Select and copy out every line in the records containing "between".
◆ ◆ ◆ ◆
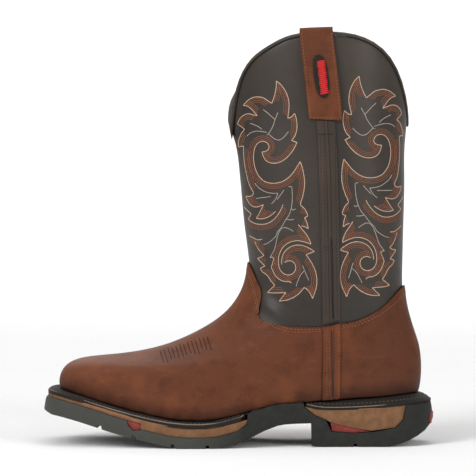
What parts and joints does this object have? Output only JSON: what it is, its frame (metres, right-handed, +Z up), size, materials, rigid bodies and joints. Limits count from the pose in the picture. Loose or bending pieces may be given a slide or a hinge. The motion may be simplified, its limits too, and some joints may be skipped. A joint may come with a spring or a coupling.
{
  "type": "western work boot",
  "caption": "Pull-on western work boot for the left foot: scalloped shaft with side seams and pull straps, square toe, welted lug sole with a block heel.",
  "frame": {"origin": "on the floor under the middle of the boot", "axes": "toe along -X and heel along +X, outer side along -Y and inner side along +Y, +Z up the shaft"},
  "size_m": [0.3222, 0.1182, 0.3422],
  "materials": {
    "shaft_leather": "smooth dark leather",
    "brown_leather": "oiled leather",
    "black_rubber": "matt",
    "tan_midsole": "matt foam",
    "red_rubber": "matt",
    "footbed": "lining cloth"
  },
  "bodies": {
    "root": {"collar_binding": "shaft_leather", "counter": "brown_leather", "foot_seam_lateral": "brown_leather", "foot_seam_medial": "brown_leather", "heel_badge": "red_rubber", "heel_inlay": "red_rubber", "heel_rim": "black_rubber", "heel_wedge": "tan_midsole", "insole": "footbed", "midsole": "tan_midsole", "outsole": "black_rubber", "pull_strap_lateral": "brown_leather", "pull_strap_medial": "brown_leather", "red_plug_lateral": "red_rubber", "red_plug_medial": "red_rubber", "shaft_seam_lateral": "shaft_leather", "shaft_seam_medial": "shaft_leather", "strap_patch": "black_rubber", "upper": "shaft_leather", "vamp": "brown_leather", "welt": "black_rubber"}
  },
  "joints": []
}
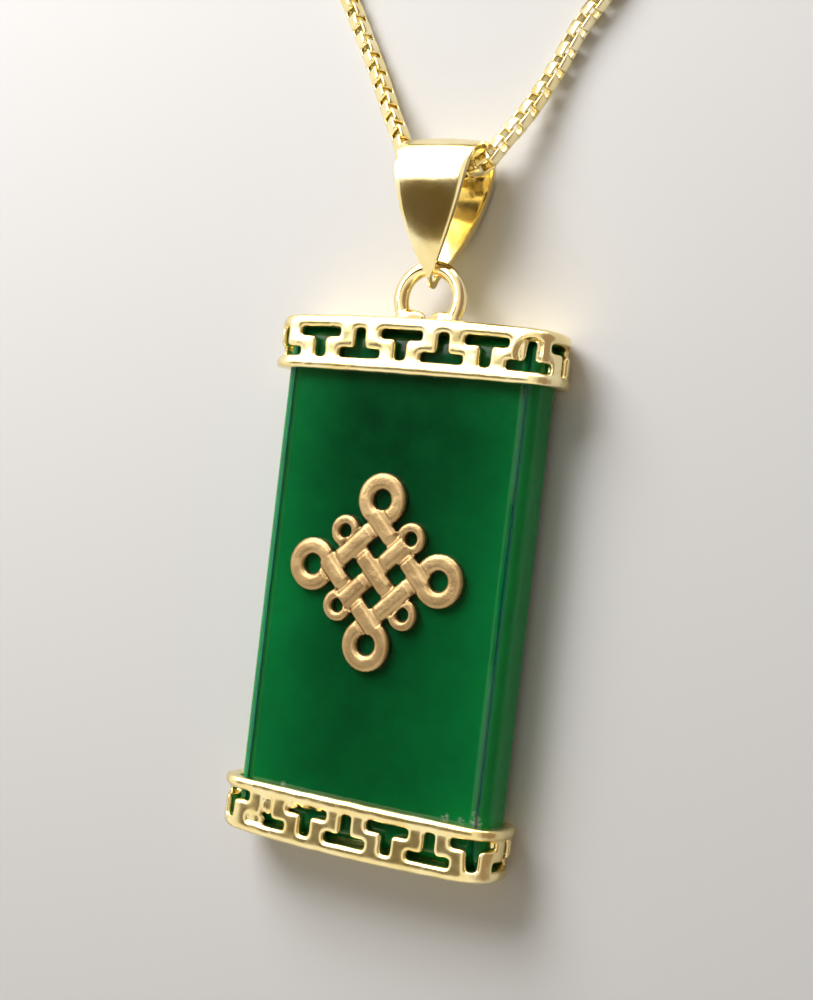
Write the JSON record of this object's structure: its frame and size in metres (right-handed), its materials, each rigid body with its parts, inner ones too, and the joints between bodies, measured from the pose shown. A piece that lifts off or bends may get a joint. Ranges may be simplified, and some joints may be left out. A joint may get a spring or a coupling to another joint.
{
  "type": "jade plaque pendant",
  "caption": "Green stone plaque pendant held between pierced fret end caps, with a small front ornament, hanging loop, folded bail and box chain.",
  "frame": {"origin": "middle of the pendant's box at the level of the surface that it lies on, measured without the chain", "axes": "+X across the plaque to the right as seen from the front, +Y along it towards the bail, +Z out of the front face"},
  "size_m": [0.0211, 0.0764, 0.0047],
  "materials": {
    "jade": "polished translucent green stone",
    "polished_gold": "polished gold plate",
    "matte_gold": "stamped matte gold plate",
    "chain_gold": "polished gold plate"
  },
  "bodies": {
    "root": {"jade_plate": "jade", "top_cap": "polished_gold", "bottom_cap": "polished_gold", "hanging_loop": "polished_gold", "bail": "polished_gold", "front_ornament": "matte_gold", "chain_left_strand": "chain_gold", "chain_right_strand": "chain_gold", "chain_coil": "chain_gold", "chain_clasp": "chain_gold", "chain_end_ring": "chain_gold"}
  },
  "joints": []
}
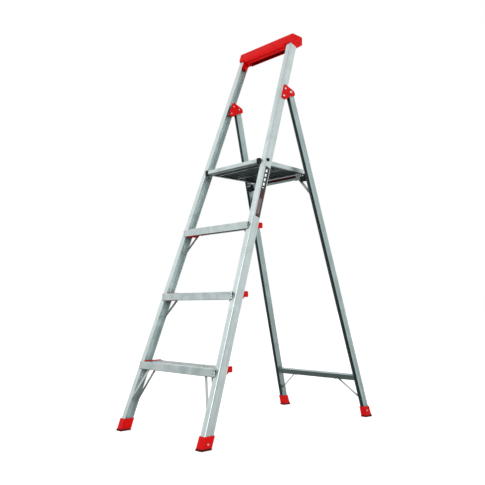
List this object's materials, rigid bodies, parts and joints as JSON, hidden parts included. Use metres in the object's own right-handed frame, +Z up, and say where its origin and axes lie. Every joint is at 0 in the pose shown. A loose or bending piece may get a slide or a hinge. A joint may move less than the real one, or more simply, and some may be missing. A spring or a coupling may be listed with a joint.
{
  "type": "platform step ladder",
  "caption": "Folding aluminium step ladder with ribbed treads, a fold-up standing platform, red moulded top cap, hinge plates and boots.",
  "frame": {"origin": "on the floor, at the middle of the footprint of the opened ladder", "axes": "+Z up, -Y the side that is climbed, +X to the right of someone looking along +Y at the treads"},
  "size_m": [0.5832, 1.106, 1.871],
  "materials": {
    "rail_aluminium": "mill finish with fine extrusion lines along the rail",
    "tread_aluminium": "ribbed extrusion, satin",
    "strap_aluminium": "flat bar, slightly dull",
    "rivet_aluminium": "bright",
    "pin_steel": "plated",
    "red_plastic": "moulded, semi gloss",
    "black_plastic": "moulded, fine grain",
    "white_nylon": "plain",
    "sole_rubber": "matt, worn",
    "label_film": "printed film"
  },
  "bodies": {
    "front_frame": {"frame_rivets": "rivet_aluminium", "front_boot_left": "red_plastic", "front_boot_right": "red_plastic", "front_rail_left": "rail_aluminium", "front_rail_right": "rail_aluminium", "front_sole_left": "sole_rubber", "front_sole_right": "sole_rubber", "hinge_pins": "pin_steel", "hinge_plate_inner_left": "red_plastic", "hinge_plate_inner_right": "red_plastic", "hinge_plate_outer_left": "red_plastic", "hinge_plate_outer_right": "red_plastic", "hinge_rivets": "rivet_aluminium", "platform_bolts": "black_plastic", "platform_bushes": "white_nylon", "rail_label": "label_film", "top_cap": "red_plastic", "tread_1": "tread_aluminium", "tread_1_brace_front_left": "strap_aluminium", "tread_1_brace_front_right": "strap_aluminium", "tread_1_brace_rear_left": "strap_aluminium", "tread_1_brace_rear_right": "strap_aluminium", "tread_2": "tread_aluminium", "tread_2_brace_left": "strap_aluminium", "tread_2_brace_right": "strap_aluminium", "tread_3": "tread_aluminium", "tread_3_brace_left": "strap_aluminium", "tread_3_brace_right": "strap_aluminium", "tread_cap_1_left": "red_plastic", "tread_cap_1_right": "red_plastic", "tread_cap_2_left": "red_plastic", "tread_cap_2_right": "red_plastic", "tread_cap_3_left": "red_plastic", "tread_cap_3_right": "red_plastic"},
    "rear_frame": {"lower_brace_left": "strap_aluminium", "lower_brace_right": "strap_aluminium", "lower_cross_bar": "rail_aluminium", "rear_boot_left": "red_plastic", "rear_boot_right": "red_plastic", "rear_rail_left": "rail_aluminium", "rear_rail_right": "rail_aluminium", "rear_rivets": "rivet_aluminium", "rear_sole_left": "sole_rubber", "rear_sole_right": "sole_rubber", "rest_block_left": "black_plastic", "rest_block_right": "black_plastic", "upper_brace_left": "strap_aluminium", "upper_brace_right": "strap_aluminium", "upper_cross_bar": "rail_aluminium", "hinge_bushes": "white_nylon", "bar_label": "label_film"},
    "platform": {"platform_deck": "tread_aluminium", "platform_nose": "tread_aluminium", "platform_nose_cap_left": "black_plastic", "platform_nose_cap_right": "black_plastic", "platform_rear_edge": "tread_aluminium", "platform_side_left": "tread_aluminium", "platform_side_right": "tread_aluminium", "deck_rivets": "rivet_aluminium"}
  },
  "joints": [
    {"name": "rear_fold", "type": "hinge", "parent": "front_frame", "child": "rear_frame", "pos_m": [0, 0.07274, 1.55802], "axis": [-1, 0, 0], "range_deg": [0, 35]},
    {"name": "platform_flip", "type": "hinge", "parent": "front_frame", "child": "platform", "pos_m": [0, -0.10882, 1.1965], "axis": [1, 0, 0], "range_deg": [0, 70]}
  ],
  "couplings": [
    {"joint": "platform_flip", "follows": "rear_fold", "ratio": 2}
  ]
}
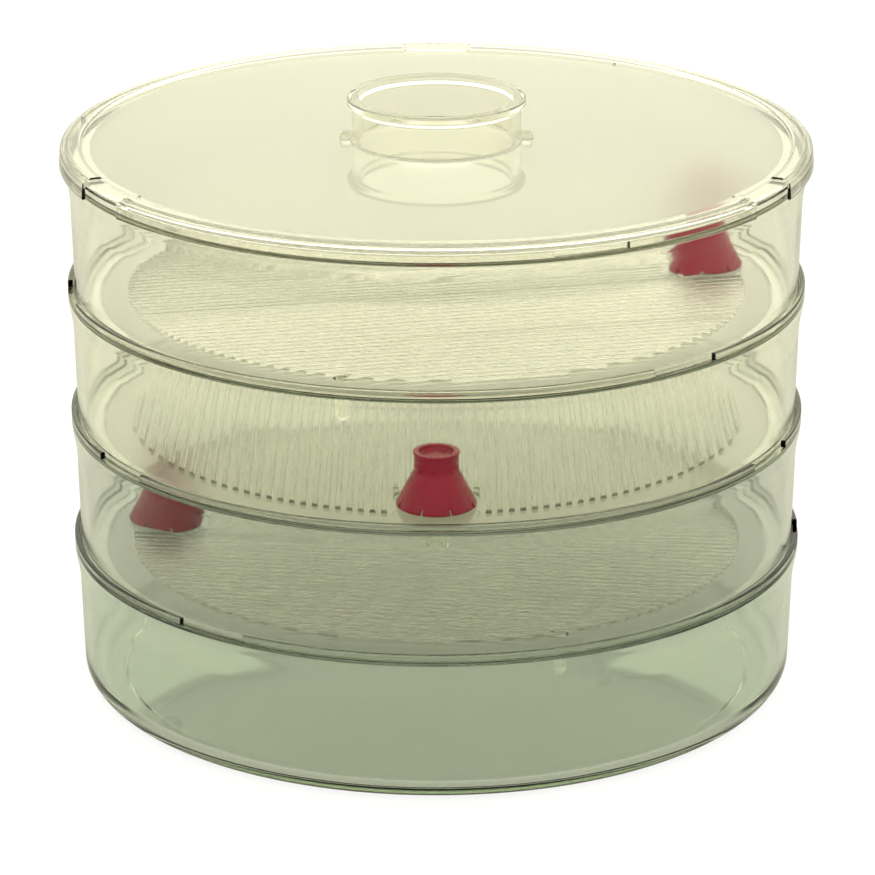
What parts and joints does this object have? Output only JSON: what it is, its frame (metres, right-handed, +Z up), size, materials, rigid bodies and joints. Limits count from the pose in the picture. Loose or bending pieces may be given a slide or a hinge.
◆ ◆ ◆ ◆
## SOLUTION
Write the JSON record of this object's structure: its frame and size in metres (right-handed), its materials, each rigid body with its parts, inner ones too, and the joints between bodies, measured from the pose shown. A piece that lifts off or bends may get a joint. Ranges may be simplified, and some joints may be left out. A joint may get a spring or a coupling to another joint.
  "caption": "Green stone plaque pendant held between pierced fret end caps, with a small front ornament, hanging loop, folded bail and box chain.",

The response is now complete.